Singapore taxicabs are some of the most unpleasant cars I have ever encountered. They're loud, smelly, dirty, hideous to look at, and freaking everywhere. You can't go two steps without seeing or hearing one of these cars rumbling around the street, shuttling a sweaty Singaporean from one end of the island to... well... the other end. It's not a very big place, you see. The point is, my first impression of this, as a typical North American gearhead, is that it's unforgivably ugly and am appalled that this relic from the 80s is alive, and kicking wildly, today.
But after a few months here, I also think they're one of the best cars ever made. After reading an article in Top Gear magazine about Japanese taxicabs, I started to wonder: why aren't more modern cars like this?
Yes, I know I just called them ugly, but they're really quite brilliant. The first thing that strikes me is the clarity of the design. There's no frilly bullshit on them. They don't have spoilers on the back. There aren't any creases in the bodywork to make it look fast. They don't even have hubcaps. What else is (or rather, isn't) here? Supercharger? No. Flamethrowing exhausts? No. Machine-guns tucked under the headlights? Probably not. It's just a very simple car. It has four wheels. It can turn left and right. It carries people and their stuff. The end.

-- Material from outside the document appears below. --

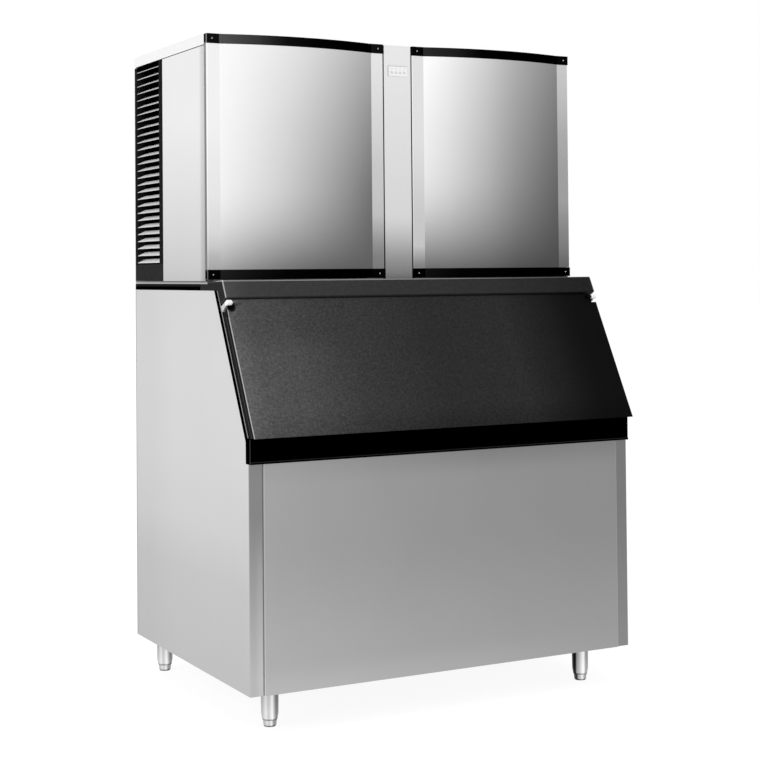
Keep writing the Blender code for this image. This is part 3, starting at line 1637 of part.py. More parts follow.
def water_pump():
    """Pump that stands on the trough's rim with its inlet in the water."""
    place = upright(pump_x, pump_y, 0)
    low = trough_bottom + TROUGH_WALL + PUMP_FLOOR_GAP
    volute_top = low + PUMP_VOLUTE_HEIGHT
    profile = [
        (0, pump_top),
        (PUMP_RADIUS, pump_top),
        (PUMP_RADIUS, pump_seat - PUMP_PLATE / 2),
        (PUMP_NECK, pump_seat - PUMP_PLATE / 2),
        (PUMP_NECK, volute_top),
        (PUMP_VOLUTE, volute_top),
        (PUMP_VOLUTE, low),
        (0, low),
    ]
    made = turned("water_pump", profile, place, black_enamel())
    half = PUMP_PLATE_WIDTH / 2
    low = (pump_x - half, trough_front, pump_seat - PUMP_PLATE)
    return join(made, box("pump_plate", low, (pump_x + half, trough_back, pump_seat)))


def distributor_tube():
    """Tube that lays the water along the grid's top, fed by a riser from the pump."""
    y = evaporator_front + EVAPORATOR_THICKNESS / 2
    z = evaporator_top + TUBE_RADIUS + GAP
    corners = [
        (evaporator_left, y, z),
        (pump_x, y, z),
        (pump_x, y, pump_top + GAP),
    ]
    return tube("distributor_tube", corners, TUBE_RADIUS, TUBE_BEND, white_plastic())


def discharge_line():
    """Hot gas line from the compressor to the head of the condenser."""
    x, y, _, top = compressor_stubs()[0]
    entry = condenser_top - LINE_SPACING
    entry_y = fan_y - condenser_width / 2 - GAP
    entry_x = (condenser_outer + condenser_inner) / 2
    corners = [
        (x, y, top + GAP),
        (x, y, line_level),
        (entry_x, y, line_level),
        (entry_x, y, entry),
        (entry_x, entry_y, entry),
    ]
    return tube("discharge_line", corners, LINE_RADIUS, LINE_BEND, copper_pipe())


def suction_line():
    """Cold gas line from the evaporator's back to the compressor."""
    (y, z), _ = line_routes()
    x, compressor_line_y, _, top = compressor_stubs()[1]
    port = evaporator_ports()[0]
    corners = [
        (port[1], evaporator_back + GAP, z),
        (port[1], y, z),
        (x, y, z),
        (x, y, line_level),
        (x, compressor_line_y, line_level),
        (x, compressor_line_y, top + GAP),
    ]
    return tube("suction_line", corners, LINE_RADIUS, LINE_BEND, copper_pipe())


def liquid_line():
    """Liquid line from the foot of the condenser, through its drier, to the evaporator."""
    _, (y, z) = line_routes()
    port = evaporator_ports()[1]
    outlet = casing_bottom + LINE_SPACING
    outlet_y = fan_y - condenser_width / 2 - GAP
    outlet_x = (condenser_outer + condenser_inner) / 2
    drier_x = -DRIER_FROM_BULKHEAD
    corners = [
        (outlet_x, outlet_y, outlet),
        (outlet_x, y, outlet),
        (drier_x, y, outlet),
        (drier_x, y, z),
        (port[1], y, z),
        (port[1], evaporator_back + GAP, z),
    ]
    made = tube_mesh("liquid_line", corners, LINE_RADIUS, LINE_BEND, copper_pipe())
    foot_z = (outlet + z - DRIER_LENGTH) / 2
    profile = [
        (0, foot_z + DRIER_LENGTH),
        (DRIER_NECK, foot_z + DRIER_LENGTH),
        (DRIER_RADIUS, foot_z + DRIER_LENGTH - DRIER_TAPER),
        (DRIER_RADIUS, foot_z + DRIER_TAPER),
        (DRIER_NECK, foot_z),
        (0, foot_z),
    ]
    drier = turned("drier", profile, upright(drier_x, y, 0))
    return join(made, drier)


def rear_fitting(name, radius, bore, x, finish):
    """Pipe fitting or gland through the head's back, with a flange outside."""
    profile = [
        (bore, FITTING_PROUD),
        (radius, FITTING_PROUD),
        (radius, GAP + FITTING_FLANGE_THICKNESS),
        (FITTING_FLANGE, GAP + FITTING_FLANGE_THICKNESS),
        (FITTING_FLANGE, GAP),
        (radius, GAP),
        (radius, -FITTING_INSIDE),
        (bore, -FITTING_INSIDE),
    ]
    return turned(name, profile, fitting_place(x), finish, loop=True)


def build_bin():
    bin_side("bin_side_left", -1)
    bin_side("bin_side_right", 1)
    bin_front_panel()
    bin_back_panel()
    bin_base()
    bin_insulation()
    bin_liner()
    bin_drain()
    bin_top_rim()
    top_fascia()
    door_frame()
    for name, x, y in leg_places():
        leg("leg_" + name, x, y)
        foot("foot_" + name, x, y)


def build_door():
    door_panel()
    door_liner()
    door_gasket()
    hinge("hinge_left", -1)
    hinge("hinge_right", 1)


def build_head():
    head_base()
    head_side("head_side_left", -1)
    head_side("head_side_right", 1)
    louvre("louvre_left", -1)
    louvre("louvre_right", 1)
    head_back_panel()
    head_top_panel()
    centre_pillar()
    for side, word in ((-1, "left"), (1, "right")):
        front_panel("front_panel_" + word, side)
        cap("cap_top_" + word, side, HEIGHT - CAP_HEIGHT)
        cap("cap_bottom_" + word, side, cap_seat)
    control_plate()
    for name, x, z in button_places():
        push_button(name, x, z)


def build_machine_side():
    bulkhead()
    compressor()
    condenser()
    fan_motor()
    fan_blade()
    control_box()
    discharge_line()
    liquid_line()
    suction_line()
    rear_fitting("water_inlet", INLET_RADIUS, INLET_BORE, inlet_x, brass_fitting())
    rear_fitting("power_gland", GLAND_RADIUS, GLAND_BORE, gland_x, black_plastic())


def build_wet_side():
    freezer_liner()
    evaporator()
    water_curtain()
    water_trough()
    water_pump()
    distributor_tube()


for existing in list(bpy.data.objects):
    bpy.data.objects.remove(existing, do_unlink=True)
parts = new_collection("commercial_ice_maker", True)
cutters = new_collection("cutters", False)
build_bin()
build_door()
build_head()
build_machine_side()
build_wet_side()
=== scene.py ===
import math

import bmesh
import bpy
from mathutils import Matrix, Vector


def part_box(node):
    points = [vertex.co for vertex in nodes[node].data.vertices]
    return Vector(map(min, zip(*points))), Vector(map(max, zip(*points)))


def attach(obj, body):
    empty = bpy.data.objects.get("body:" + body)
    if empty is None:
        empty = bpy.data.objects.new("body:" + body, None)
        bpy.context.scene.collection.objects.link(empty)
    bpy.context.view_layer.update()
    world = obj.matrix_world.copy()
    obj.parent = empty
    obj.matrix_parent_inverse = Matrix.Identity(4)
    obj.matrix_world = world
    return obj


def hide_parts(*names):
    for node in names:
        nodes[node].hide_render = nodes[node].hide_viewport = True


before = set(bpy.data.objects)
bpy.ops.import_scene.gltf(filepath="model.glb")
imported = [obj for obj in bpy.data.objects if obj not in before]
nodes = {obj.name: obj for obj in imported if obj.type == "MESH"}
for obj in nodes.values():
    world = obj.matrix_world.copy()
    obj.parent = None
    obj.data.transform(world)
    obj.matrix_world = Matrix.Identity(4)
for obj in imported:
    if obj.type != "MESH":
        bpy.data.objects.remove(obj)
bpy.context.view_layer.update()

# Camera. It stands in front and to the left, looks nearly level from just above the door, and is
# shifted down, as a camera with a rising front is, so that upright edges stay upright.
image_side = 760
focal = 1622.7
centre_across, centre_down = 369.15, 237.31
sensor = 36
stand = Vector((-2.3286, -4.3906, 1.2278))
yaw, pitch, roll = (math.radians(angle) for angle in (27.682, -1.284, -0.494))
level_ahead = Vector((math.sin(yaw), math.cos(yaw), 0))
ahead = level_ahead * math.cos(pitch) - Vector((0, 0, 1)) * math.sin(pitch)
level_up = Vector((0, 0, 1)) * math.cos(pitch) + level_ahead * math.sin(pitch)
level_right = Vector((math.cos(yaw), -math.sin(yaw), 0))
right = level_right * math.cos(roll) + level_up * math.sin(roll)
up = level_up * math.cos(roll) - level_right * math.sin(roll)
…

So the car's ugly, but it's not ugly for style's sake. It has an elegant sort of ugliness founded in logic, and that's the best kind. Stay with me on this one. The roof is squared off, but only so the interior space is maximized. The rear window is vertical to increase the size of the trunk, which has a flat lid so you can pack more stuff in (especially important for taxis that have to service the airport). The front is flat so that, if the lights become damaged, it'll be easy and cheap to replace. The windows are big and square so you can see out more. The interior is spartan, but then again what's the point of all those lights and ashtrays and the climate control with the GPS and the built-in cell phone and 180 billion TV channels anyway?
The engines on these things are pretty much anemic: 79 hp, or as Hugh Grant would say, "the power of four harnessed children." Then again, it works in a city, where it'll be stuck in traffic most of the time. On the highway, it keeps up just fine, although the driver must keep his foot on the gas pedal for the entire journey. Comfy sedans with this much interior space and trunk space often have 200+ hp. My dad's Accord does only 140hp and has a top speed of 125 mph.
125?! Since when has anyone ever regularly done 125mph? Unless you live in Germany and/or are currently in jail, that's probably never. Why put in all that extra power in an engine and make it use up more fuel than it should when it'll never be used? And besides, these cars aren't supposed to plaster your head into the headrest until your neck shatters. You're supposed to travel in comfort.
And the size. It does look very big and bulky due to its proportions and the way it's styled, but it's no bigger than a modern Toyota Corolla. Cars nowadays get bigger and bigger. A Honda Accord from back in the day is smaller than your current Civic, and the new BMW 3-Series is the same size as a 5-Series from the early 80s.
There's only two words that can describe "small" cars that aren't really small: Utterly. Pointless. Sure they have enough space for the passengers, the motor, and the trunk, and maybe some filler space between the crumple zones and the passenger's face, but even then, that shouldn't increase the car to Titanicesque proportions. What gives?
And since people will on average weigh more or less the same (unless everyone worldwide decides to go on a cheeseburger and fizzy soda binge), increasing the size means that there's more car to be lugged around, and thus more fuel must be used. Whenever a car company releases a new car that claims to be more efficient than the last one, it's complete crap. It may be more efficient than the previous car of that size, but to tell me that a new Camry, which is twice as long, twice as wide, and twice as powerful than a Camry from the 80s, is more efficient? Hmm... consider it a reality check that these relics from the 80s outnumber the new Hyundai Sonatas by the thousands here.
Anyway, this is why the Singapore taxicab is brilliant: because it's never more than it needs to be. I think the reason why I like it so much is because I see some parallels between myself and this car. It does its job at a satisfactory level (kind of like me). It's understated, underrated, and, I think, underappreciated (what I like to think about me).
Granted, they're not perfect. The engine noise on the highway is so loud it makes your head shake and your ears bleed (again, like me), and the springs are so soft that you'd be bouncing from hitting a pothole that may have occurred a mile back (not so much like me, but go on). Even still, I think that these cars should be used more often, because just because it's ugly doesn't mean it's not sensible.